Supplied information:
::::::::

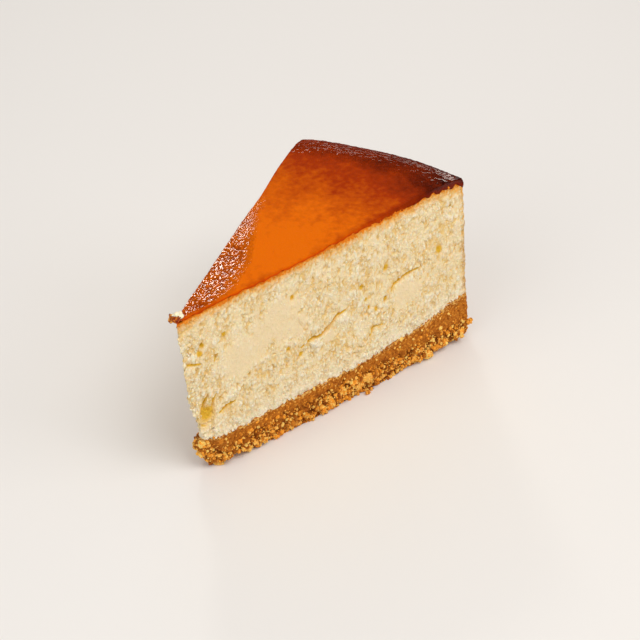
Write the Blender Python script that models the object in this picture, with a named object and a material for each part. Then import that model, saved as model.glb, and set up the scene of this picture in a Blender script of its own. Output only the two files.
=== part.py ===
"""One cut slice of baked cheesecake: a tall curd filling on a pressed biscuit base.

Units are metres, +Z up. The slice points its tip along -X and its outer crust
along +X. It stands on z = 0, with the origin at the bottom centre of its box.
"""

import math

import bmesh
import bpy
import numpy as np

# ---- driving dimensions -----------------------------------------------------
NEAR_CUT = 0.1132          # tip to rim along the cut on the -Y side
FAR_CUT = 0.1065           # tip to rim along the cut on the +Y side
WEDGE_ANGLE = math.radians(31.0)
TIN_RADIUS = 0.1180        # radius of the tin that shaped the outer wall
TIP_HEIGHT = 0.0645        # top of the slice at its tip
RIM_RISE = 0.0016          # how much higher the top is just inside the rim
RIM_RISE_AT = 0.0950       # distance from the tip where that rise is complete
RIM_TILT = 0.0450          # sideways distance over which the rise doubles towards -Y
SHOULDER_WIDTH = 0.0100    # the top rolls off over this distance to the wall
SHOULDER_DROP = 0.0018     # and falls by this much

BASE_THICKNESS = 0.0131    # pressed biscuit under most of the slice
BASE_LIP = 0.0066          # extra biscuit pushed up against the tin wall
BASE_LIP_WIDTH = 0.0260    # distance over which that lip fades out
BASE_NOSE = 0.0020         # extra biscuit heaped at the tip
BASE_NOSE_WIDTH = 0.0120   # distance over which that heap fades out
LAYER_GAP = 0.0003         # clearance between the base and the filling

LEAN = 0.0056              # the tip's top leans this far beyond its foot
NEAR_SPREAD = 0.0034       # the foot of the -Y cut stands out this far
TIP_SPREAD_SHARE = 0.20    # share of that spread that reaches the tip
REFERENCE_HEIGHT = 0.0600  # height at which the cuts have the lengths above

TIP_RADIUS_TOP = 0.0004    # rounding of the tip at the top
TIP_RADIUS_FOOT = 0.0037   # and at the foot, where the crumbs have broken off
TIP_BREAK_HEIGHT = 0.0340  # height at which the broken tip starts
CORNER_RADIUS = 0.0011     # rounding where a cut meets the outer wall
CORNER_RADIUS_FOOT = 0.0034  # and at the foot of the crumbly base
FOOT_SPREAD = 0.0004       # crumbs spread at the foot of the base
WAVE = 0.00022             # height of the gentle waves in the cuts and the wall

# ---- mesh density -----------------------------------------------------------
NEAR_STEPS = 40
WALL_STEPS = 24
FAR_STEPS = 34
ROUND_STEPS = 5
FILLING_LEVELS = 13
BASE_LEVELS = 5
CAP_RINGS = 8


def smooth_step(value):
    """0 below 0, 1 above 1, and an even S-curve between."""
    t = min(max(value, 0.0), 1.0)
    return t * t * (3.0 - 2.0 * t)


def unit(vector):
    return vector / np.linalg.norm(vector)


# ---- outline of the slice at one height -------------------------------------
def corners(z):
    """Tip, near rim corner and far rim corner at height z, before rounding."""
    below = (REFERENCE_HEIGHT - z) / TIP_HEIGHT
    near_way = np.array([math.cos(WEDGE_ANGLE / 2), -math.sin(WEDGE_ANGLE / 2)])
    far_way = np.array([math.cos(WEDGE_ANGLE / 2), math.sin(WEDGE_ANGLE / 2)])
    near_out = np.array([near_way[1], -near_way[0]])
    lean = np.array([LEAN * below, 0.0])
    spread = near_out * NEAR_SPREAD * below
    tip = lean + spread * TIP_SPREAD_SHARE
    near = lean + near_way * NEAR_CUT + spread
    far = lean + far_way * FAR_CUT
    return tip, near, far


def wall_arc(near, far):
    """Centre and angles of the tin's arc from the near to the far rim corner."""
    chord = far - near
    half = np.linalg.norm(chord) / 2
    middle = (near + far) / 2
    inwards = unit(np.array([-chord[1], chord[0]]))
    centre = middle + inwards * math.sqrt(TIN_RADIUS**2 - half**2)
    start = math.atan2(*(near - centre)[::-1])
    end = math.atan2(*(far - centre)[::-1])
    return centre, start, end


def rounded_corner(before, corner, after, radius):
    """Points of the arc that rounds a corner between two straight runs."""
    way_in = unit(before - corner)
    way_out = unit(after - corner)
    half = math.acos(float(np.clip(way_in @ way_out, -1.0, 1.0))) / 2
    reach = radius / math.tan(half)
    centre = corner + unit(way_in + way_out) * radius / math.sin(half)
    start = unit(corner + way_in * reach - centre)
    end = unit(corner + way_out * reach - centre)
    points = []
    for step in range(ROUND_STEPS + 1):
        t = step / ROUND_STEPS
        points.append(centre + unit(start * (1 - t) + end * t) * radius)
    return points


def tip_radius(z):
    broken = max(1.0 - z / TIP_BREAK_HEIGHT, 0.0) ** 1.5
    return TIP_RADIUS_TOP + (TIP_RADIUS_FOOT - TIP_RADIUS_TOP) * broken


def corner_radius(z):
    crumbled = 1.0 - smooth_step(z / BASE_THICKNESS)
    return CORNER_RADIUS + (CORNER_RADIUS_FOOT - CORNER_RADIUS) * crumbled


def run(start, end, steps):
    """Points strictly between two ends of a straight run."""
    return [start + (end - start) * k / steps for k in range(1, steps)]


def plain_outline(z):
    """The rounded slice outline at height z, anticlockwise from the tip."""
    tip, near, far = corners(z)
    centre, start, end = wall_arc(near, far)

    def on_arc(angle):
        return centre + TIN_RADIUS * np.array([math.cos(angle), math.sin(angle)])

    radius = corner_radius(z)
    margin = radius / TIN_RADIUS
    near_corner = rounded_corner(tip, near, on_arc(start + 2 * margin), radius)
    far_corner = rounded_corner(on_arc(end - 2 * margin), far, tip, radius)
    nose = rounded_corner(far, tip, near, tip_radius(z))

    points = list(nose)
    points += run(nose[-1], near_corner[0], NEAR_STEPS)
    points += near_corner
    for step in range(1, WALL_STEPS):
        t = step / WALL_STEPS
        points.append(on_arc(start + margin + (end - start - 2 * margin) * t))
    points += far_corner
    points += run(far_corner[-1], nose[0], FAR_STEPS)
    return np.array(points)


def waviness(points, z):
    """Gentle hollows and swellings that the knife and the tin left."""
    x, y = points[:, 0], points[:, 1]
    side = np.where(y < 0, 1.0, 1.4)
    broad = np.sin(2 * math.pi * (x / 0.083 + z / 0.140) * side + 0.8)
    cross = np.sin(2 * math.pi * (x / 0.051 - z / 0.037) * side + 2.1)
    fine = np.sin(2 * math.pi * (x / 0.023 + z / 0.019)) * np.sin(2 * math.pi * z / 0.044 + side)
    return WAVE * (broad + 0.6 * cross + 0.35 * fine)


def outline(z):
    """The uneven outline at height z: each point moved along its own normal."""
    points = plain_outline(z)
    along = np.roll(points, -1, axis=0) - np.roll(points, 1, axis=0)
    outward = np.stack([along[:, 1], -along[:, 0]], axis=1)
    outward /= np.linalg.norm(outward, axis=1, keepdims=True)
    foot = FOOT_SPREAD * (1.0 - smooth_step(z / BASE_THICKNESS))
    return points + outward * (waviness(points, z) + foot)[:, None]


# ---- level surfaces ---------------------------------------------------------
def wall_distance(x, y, z):
    """How far a point lies inside the outer wall."""
    _, near, far = corners(z)
    centre, _, _ = wall_arc(near, far)
    return max(TIN_RADIUS - math.hypot(x - centre[0], y - centre[1]), 0.0)


def top_surface(x, y):
    """The baked top: nearly level, a little higher inside a rounded rim."""
    tip, _, _ = corners(TIP_HEIGHT)
    from_tip = math.hypot(x - tip[0], y - tip[1])
    rise = RIM_RISE * smooth_step(from_tip / RIM_RISE_AT) * (1.0 - y / RIM_TILT)
    near_wall = 1.0 - wall_distance(x, y, TIP_HEIGHT) / SHOULDER_WIDTH
    drop = SHOULDER_DROP * max(near_wall, 0.0) ** 2.4
    ripple = 0.00018 * math.sin(x / 0.0071 + 1.3) * math.sin(y / 0.0063)
    return TIP_HEIGHT + rise - drop + ripple


def base_surface(x, y):
    """The top of the biscuit: level, with a lip at the wall and a heap at the tip."""
    tip, _, _ = corners(BASE_THICKNESS)
    from_tip = math.hypot(x - tip[0], y - tip[1])
    from_wall = wall_distance(x, y, BASE_THICKNESS)
    lip = BASE_LIP * math.exp(-((from_wall / BASE_LIP_WIDTH) ** 1.8))
    nose = BASE_NOSE * math.exp(-((from_tip / BASE_NOSE_WIDTH) ** 2))
    ripple = 0.0003 * math.sin(x / 0.0047) * math.cos(y / 0.0058 + 0.6)
    return BASE_THICKNESS + lip + nose + ripple


def filling_floor(x, y):
    return base_surface(x, y) + LAYER_GAP


def ground(x, y):
    return 0.0


# ---- solids -----------------------------------------------------------------
def settle(surface, guess):
    """An outline lying on a level surface: its height and shape agree."""
    flat = outline(guess)
    heights = [surface(x, y) for x, y in flat]
    rim = []
    for index, z in enumerate(heights):
        x, y = outline(z)[index]
        rim.append((x, y, surface(x, y)))
    return np.array(rim)


def side_rings(bottom, top, levels):
    """Rings from the bottom rim to the top rim, each on the slice's own wall."""
    rings = [bottom]
    for level in range(1, levels):
        t = level / levels
        heights = bottom[:, 2] * (1 - t) + top[:, 2] * t
        ring = []
        for index, z in enumerate(heights):
            x, y = outline(z)[index]
            ring.append((x, y, z))
        rings.append(np.array(ring))
    rings.append(top)
    return rings


def add_cap(mesh, rim, surface, faces_up):
    """Close a rim with rings that shrink to one point on the level surface."""
    middle = np.mean([vert.co[:2] for vert in rim], axis=0)
    outer = rim
    for ring in range(1, CAP_RINGS):
        scale = 1.0 - (ring / CAP_RINGS) ** 1.6
        inner = []
        for vert in rim:
            x = middle[0] + (vert.co.x - middle[0]) * scale
            y = middle[1] + (vert.co.y - middle[1]) * scale
            inner.append(mesh.verts.new((x, y, surface(x, y))))
        add_band(mesh, outer, inner, faces_up)
        outer = inner
    hub = mesh.verts.new((middle[0], middle[1], surface(*middle)))
    for index, vert in enumerate(outer):
        after = outer[(index + 1) % len(outer)]
        mesh.faces.new((vert, after, hub) if faces_up else (after, vert, hub))


def add_band(mesh, lower, upper, faces_out):
    """One band of quads between two rings of equal length."""
    for index, vert in enumerate(lower):
        after = (index + 1) % len(lower)
        corner = (vert, lower[after], upper[after], upper[index])
        mesh.faces.new(corner if faces_out else corner[::-1])


def layer(name, floor, ceiling, floor_guess, ceiling_guess, levels, material):
    """A closed layer of the slice between two level surfaces."""
    bottom = settle(floor, floor_guess)
    top = settle(ceiling, ceiling_guess)
    mesh = bmesh.new()
    rings = []
    for ring in side_rings(bottom, top, levels):
        rings.append([mesh.verts.new(point) for point in ring])
    for lower, upper in zip(rings, rings[1:]):
        add_band(mesh, lower, upper, True)
    add_cap(mesh, rings[0], floor, False)
    add_cap(mesh, rings[-1], ceiling, True)
    data = bpy.data.meshes.new(name)
    mesh.to_mesh(data)
    mesh.free()
    data.materials.append(material)
    data.shade_smooth()
    data.set_sharp_from_angle(angle=math.radians(40))
    item = bpy.data.objects.new(name, data)
    bpy.context.scene.collection.objects.link(item)
    return item


def food_material(name, colour, roughness):
    material = bpy.data.materials.new(name)
    material.use_nodes = True
    shader = material.node_tree.nodes["Principled BSDF"]
    shader.inputs["Base Color"].default_value = (*colour, 1.0)
    shader.inputs["Roughness"].default_value = roughness
    shader.inputs["Metallic"].default_value = 0.0
    return material


def make_base():
    crumb = food_material("baked_biscuit", (0.46, 0.19, 0.045), 0.85)
    return layer("biscuit_base", ground, base_surface, 0.0, BASE_THICKNESS, BASE_LEVELS, crumb)


def make_filling():
    curd = food_material("baked_curd", (0.80, 0.62, 0.36), 0.70)
    floor_guess = BASE_THICKNESS + LAYER_GAP
    return layer(
        "cheese_filling", filling_floor, top_surface, floor_guess, TIP_HEIGHT, FILLING_LEVELS, curd
    )


def centre_on_floor(items):
    """Move the meshes so that the box stands on z = 0, centred in x and y."""
    points = [vert.co for item in items for vert in item.data.vertices]
    middle_x = (min(p.x for p in points) + max(p.x for p in points)) / 2
    middle_y = (min(p.y for p in points) + max(p.y for p in points)) / 2
    for item in items:
        for vert in item.data.vertices:
            vert.co.x -= middle_x
            vert.co.y -= middle_y


def main():
    for item in list(bpy.data.objects):
        bpy.data.objects.remove(item, do_unlink=True)
    centre_on_floor([make_base(), make_filling()])


main()
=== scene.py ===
"""A slice of baked cheesecake: browned skin, crumbly curd and a pressed biscuit base."""

import math

import bmesh
import bpy
import numpy as np
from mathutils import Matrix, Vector, noise
from mathutils.bvhtree import BVHTree


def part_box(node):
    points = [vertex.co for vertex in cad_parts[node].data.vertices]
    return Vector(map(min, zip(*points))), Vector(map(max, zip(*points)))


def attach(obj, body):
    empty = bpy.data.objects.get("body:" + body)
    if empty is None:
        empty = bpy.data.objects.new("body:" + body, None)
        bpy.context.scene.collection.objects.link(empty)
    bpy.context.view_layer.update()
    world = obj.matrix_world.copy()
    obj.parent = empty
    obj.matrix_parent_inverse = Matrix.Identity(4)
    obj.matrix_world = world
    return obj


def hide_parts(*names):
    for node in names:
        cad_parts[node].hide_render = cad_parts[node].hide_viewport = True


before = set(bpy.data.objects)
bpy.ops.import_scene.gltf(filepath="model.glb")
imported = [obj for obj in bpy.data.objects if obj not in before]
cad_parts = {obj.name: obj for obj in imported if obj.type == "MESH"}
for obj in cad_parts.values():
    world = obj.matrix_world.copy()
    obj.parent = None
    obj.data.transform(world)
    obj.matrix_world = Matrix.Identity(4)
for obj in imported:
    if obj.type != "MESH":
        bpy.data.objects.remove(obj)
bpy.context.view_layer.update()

MM = 0.001

# ---- places and sizes read from the frame ------------------------------------
FILLING_LOW, FILLING_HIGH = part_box("cheese_filling")
BASE_LOW, BASE_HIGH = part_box("biscuit_base")
HUB = np.array([FILLING_LOW.x + 0.64 * (FILLING_HIGH.x - FILLING_LOW.x), 0.0])
TOP = FILLING_HIGH.z
REACH = 0.2                   # longer than the slice, for rays that look for its walls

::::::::

Stated problem:
Write out, exactly and with nothing else, the lines of the listing above from its first line through the line with "SHOULDER_DROP = 0.0018".

Response for this exercise:
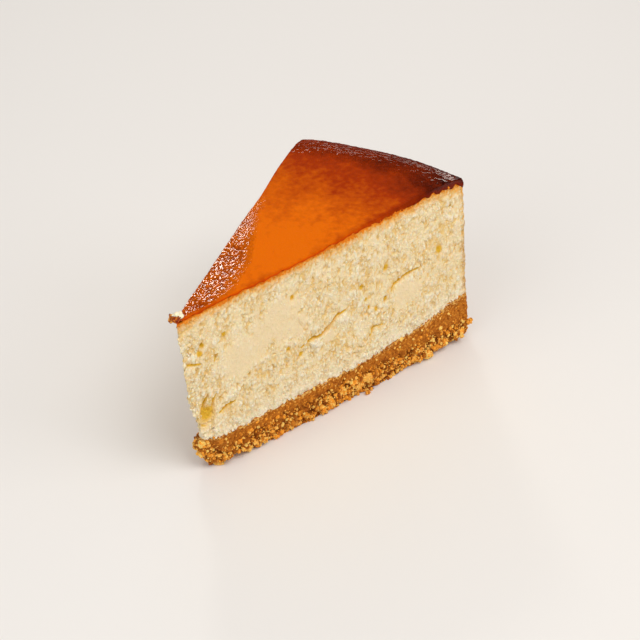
Write the Blender Python script that models the object in this picture, with a named object and a material for each part. Then import that model, saved as model.glb, and set up the scene of this picture in a Blender script of its own. Output only the two files.
=== part.py ===
"""One cut slice of baked cheesecake: a tall curd filling on a pressed biscuit base.

Units are metres, +Z up. The slice points its tip along -X and its outer crust
along +X. It stands on z = 0, with the origin at the bottom centre of its box.
"""

import math

import bmesh
import bpy
import numpy as np

# ---- driving dimensions -----------------------------------------------------
NEAR_CUT = 0.1132          # tip to rim along the cut on the -Y side
FAR_CUT = 0.1065           # tip to rim along the cut on the +Y side
WEDGE_ANGLE = math.radians(31.0)
TIN_RADIUS = 0.1180        # radius of the tin that shaped the outer wall
TIP_HEIGHT = 0.0645        # top of the slice at its tip
RIM_RISE = 0.0016          # how much higher the top is just inside the rim
RIM_RISE_AT = 0.0950       # distance from the tip where that rise is complete
RIM_TILT = 0.0450          # sideways distance over which the rise doubles towards -Y
SHOULDER_WIDTH = 0.0100    # the top rolls off over this distance to the wall
SHOULDER_DROP = 0.0018     # and falls by this much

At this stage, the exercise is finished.